Like I said, I love school. I love my teachers and my classmates and am so excited about my future in this profession. It is going to be great when I'm done!

When I'm done. For now, I'm just slogging through while trying not to lose my brain. I'm doing all of this while raising my depressed and ornery teen-aged daughter and publishing another book.

My press? After I finish this one book I'll be shutting down publishing for a while. I'll put my energy into marketing the books I've published, but I can't take on any more books for a while, for obvious reason. It bums me out, but I've chosen to go to school, therefore I need to devote my full attention to my classes, or at least the attention not directed at helping my child survive a bumpy adolescence.

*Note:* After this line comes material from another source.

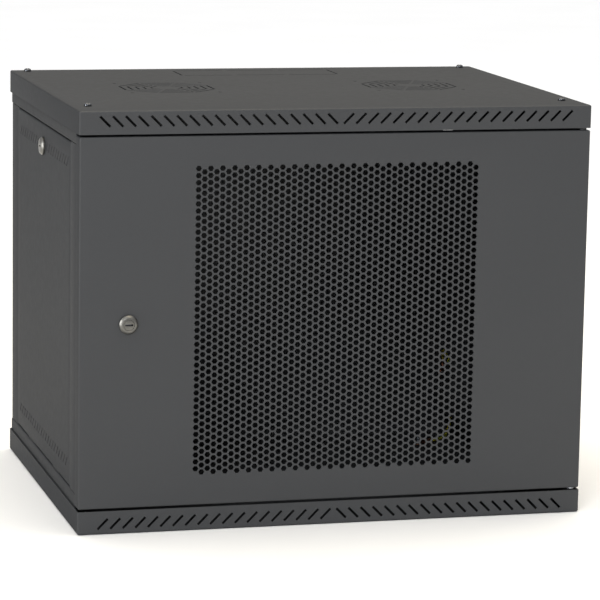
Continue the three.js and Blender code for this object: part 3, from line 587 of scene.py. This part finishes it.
def floor_paint():
    shader = Shader("floor", "", Metallic=0.0)
    pale, paler = (0.93, 0.93, 0.93), (0.95, 0.95, 0.95)
    shader.set("Base Color", shader.ramp(shader.noise(3, 3), (0.3, pale), (0.7, paler)))
    shader.set("Roughness", shader.spread(shader.noise(20, 2), 0.75, 0.85))
    return shader.material


# ---------- trays


def fan_slots(x, y):
    """Straight slots in octagonal rings, parted by a spoke at each corner."""
    half = math.pi / FAN_SIDES
    loops = []
    for r in range(FAN_RINGS):
        near = FAN_FIRST + r * FAN_PITCH - FAN_SLOT / 2
        for s in range(FAN_SIDES):
            turn = Matrix.Rotation(2 * half * s, 2)
            corners = []
            for out, ends in ((near, (-1, 1)), (near + FAN_SLOT, (1, -1))):
                reach = out * math.tan(half) - FAN_SPOKE / 2 / math.cos(half)
                corners += [turn @ Vector((out, end * reach)) for end in ends]
            loops.append([(x + c.x, y + c.y) for c in corners])
    return loops


def fan_holes(x, y):
    return [circle(x + u, y + v, FAN_HOLE_RADIUS, 20) for u, v in square(FAN_HOLE_SPACING / 2)]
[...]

Forgive me blog friends if I'm not leaving as many comments on your blogs or updating mine as regularly. School is going at full speed and I'm hanging on for dear life.

(I should explain the picture. On our last day of class last semester we created 3D models of our classroom. Teachers use 3D models to help explain mapping to children. The photo is a shot of the interior of our box, complete with little people, taken by a classmate (thanks, Jim!) Can you read what's written on the chalk board?)